# Directions for this task:
Return verbatim everything from the first line through the line that contains "# objective towards -X.", and stop there.

# Stored data:
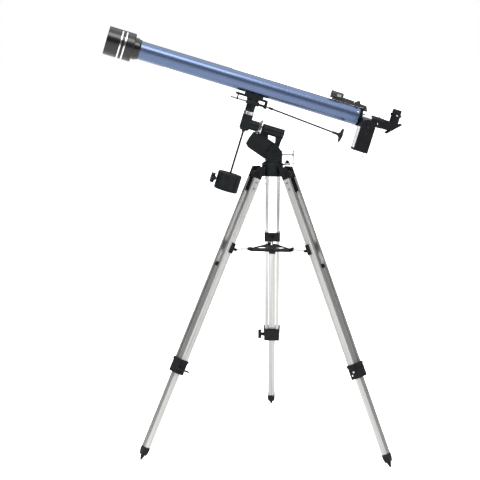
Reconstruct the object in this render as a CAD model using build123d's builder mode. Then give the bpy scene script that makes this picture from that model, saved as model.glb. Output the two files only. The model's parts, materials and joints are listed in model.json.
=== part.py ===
from build123d import *
import math
import os

os.makedirs("parts", exist_ok=True)

# Refracting telescope on a small equatorial mount and a three-legged stand.
# Millimetres, +Z up. The origin is on the floor under the tripod's centre line.
# The tube, the polar axis and the declination axis lie in the XZ plane, with the
# objective towards -X.

# ---------------------------------------------------------------- stance
foot_radius = 481.0          # floor circle through the feet
leg_apex_height = 1085.0     # where the legs' centre lines would meet
leg_turn = -8.65             # turn of the tripod under the mount, degrees
hinge_radius = 62.0          # leg hinge from the centre line
foot_tip_radius = 3.0
running_gap = 0.05           # radial clearance of a turning shaft
slide_gap = 0.3              # clearance beside flat sliding faces
body_gap = 0.4               # clearance between neighbours that move apart

# ---------------------------------------------------------------- legs
leg_width = 50.0             # over both rails
leg_depth = 24.0
rail_width = 11.0
rail_wall = 1.6
rail_top = 15.0              # distances along a leg are from its hinge
groove_width = 1.2
groove_depth = 0.5
slider_width = 24.0
slider_depth = 20.0
slider_wall = 1.8
slider_top = 322.0
slider_cap = 14.0
clamp_centre = 695.0
clamp_length = 50.0
clamp_wall = 3.0
clamp_lip = 9.0
clamp_pocket = 16.0          # depth to which the rails sit in the clamp
eye_radius = 13.0
eye_width = 24.0
bracket_top = 25.0           # square-cut top above the hinge
slot_floor = 1.5             # bottom of the bracket's slot below the hub's ear
tongue_length = 48.0
tongue_width = 9.4           # of the prongs inside the rails
tongue_slack = 0.6
bolt_head_height = 4.5
bolt_head_radius = 7.5
leg_bolt_radius = 4.0
rail_bolt_radius = 2.5
rail_bolt_stations = (14.0, 36.0)     # below the top of the rails
foot_sleeve = 14.0
foot_taper = 14.0
foot_spike = 16.0
foot_width = 27.0
foot_depth = 23.0
foot_socket = 12.0
clamp_screw_radius = 3.0
clamp_screw_drop = 6.0       # below the clamp's middle
clamp_boss_radius = 7.0
clamp_boss_reach = 4.0
wing_length = 40.0
wing_width = 5.0
wing_depth = 12.0
wing_hub_radius = 6.0
wing_turns = {"back": 0.0, "left": 90.0, "right": 0.0}
strut_drop = 254.0           # struts' pins below the leg hinges
strut_bracket_height = 36.0
strut_thickness = 3.0
strut_height = 7.0
strut_length = 53.0
strut_pin_radius = 1.5
strut_plate = 2.5            # bracket's back and side plates
strut_lug_radius = 5.0
strut_lug_thickness = 3.0
strut_pin_half = 6.0
strut_pin_drop = 34.0        # pin inside the leg's centre plane

# ---------------------------------------------------------------- tray
tray_thickness = 3.0
tray_rim = 5.0
tray_rim_width = 2.5
tray_corner_width = 26.0
tray_hole_radius = 16.1
tray_hole_circle = 36.0
tray_drop = 4.5              # top of the plate under the strut pins
clip_length = 14.0
clip_play = 0.8              # between a strut and its clip
clip_thickness = 3.0
clip_height = 15.0

# ---------------------------------------------------------------- hub and base
hub_radius = 36.0
hub_drop = 8.0               # underside of the hub below the leg hinges
hub_rise = 39.0              # top of the hub above the leg hinges
hub_bevel = (8.0, 6.0)       # width and height of the slope round its top
ear_root = 34.0
stud_radius = 10.0
lock_radius = 51.0
lock_angle = -20.0
lock_screw_radius = 3.0
lock_lug_radius = 11.0
lock_lug_width = 20.0
lock_lug_height = 3.0
lock_lug_rise = 29.5         # underside of the lug above the leg hinges
lock_washer = 2.2
lock_wing = (9.0, 4.5, 13.0)  # half widths at its foot and top, and height
lock_wing_half = 1.6
base_gap = 0.2               # between the base and the hub
base_radius = 25.0
base_height = 7.0
pivot_x = 7.0                # latitude pivot
pivot_rise = 24.65           # above the top of the base
pivot_radius = 6.0
cheek_inside = 15.0
cheek_thickness = 6.0
cheek_recess = 1.5
head_eye_radius = 14.5
head_web_half = 9.0
pivot_recess_radius = 10.0
pivot_head_radius = 8.5
back_wall_x = 23.0
back_wall_thickness = 7.0
back_wall_rise = 6.0         # top of the back wall above the pivot
t_bolt_drop = 8.0            # below the pivot
t_bolt_radius = 2.8
t_bolt_end = 74.0
t_bar_radius = 1.9
t_bar_reach = (31.0, 11.0)   # below and above the bolt
t_head_length = 8.0
t_head_step = 1.2
t_ball_step = 1.0

# ---------------------------------------------------------------- mount axes
latitude = 16.2
polar_rise = 70.5            # polar axis at the centre line, above the pivot
dec_offset = 97.4            # declination axis from the centre line, along the polar axis
tube_offset = 130.7          # optical axis above the polar axis
polar_barrel_radius = 16.5
polar_barrel_span = (-39.0, 36.5)
polar_shaft_radius = 8.0
collar_radius = 17.0
circle_radius = 26.0
circle_span = (-52.0, -43.0)
circle_rim = 3.0
collar_gap = 2.0             # between the declination collar and the circle
dec_radius = 17.5
dec_span = (-24.0, 31.0)
dec_boss_radius = 11.0
dec_circle_height = 10.4
dec_shaft_radius = 6.0
neck_radius = 16.0
neck_top = 64.0
weight_radius = 41.0
weight_height = 61.0
weight_drop = 206.5
rod_radius = 3.5
weight_knob_radius = 18.0

# ---------------------------------------------------------------- saddle and slow motion
plate_span = (-60.0, 48.0)
plate_width = 44.0
plate_thickness = 7.0
cradle_half = 30.0           # half length of the thick middle of the plate
plate_drop = 45.0            # underside of the plate below the optical axis
worm_drop = 58.5
worm_side = -18.0
worm_radius = 5.5
worm_shaft_radius = 3.0
control_droop = 4.0
control_radius = 2.9
control_knob_radius = 25.0
control_start = 58.0
control_length = 262.0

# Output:
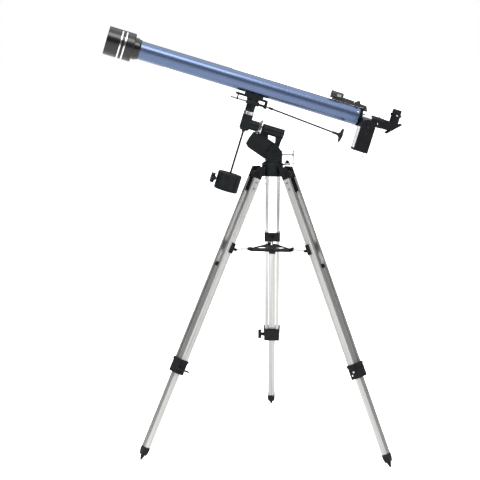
Reconstruct the object in this render as a CAD model using build123d's builder mode. Then give the bpy scene script that makes this picture from that model, saved as model.glb. Output the two files only. The model's parts, materials and joints are listed in model.json.
=== part.py ===
from build123d import *
import math
import os

os.makedirs("parts", exist_ok=True)

# Refracting telescope on a small equatorial mount and a three-legged stand.
# Millimetres, +Z up. The origin is on the floor under the tripod's centre line.
# The tube, the polar axis and the declination axis lie in the XZ plane, with the
# objective towards -X.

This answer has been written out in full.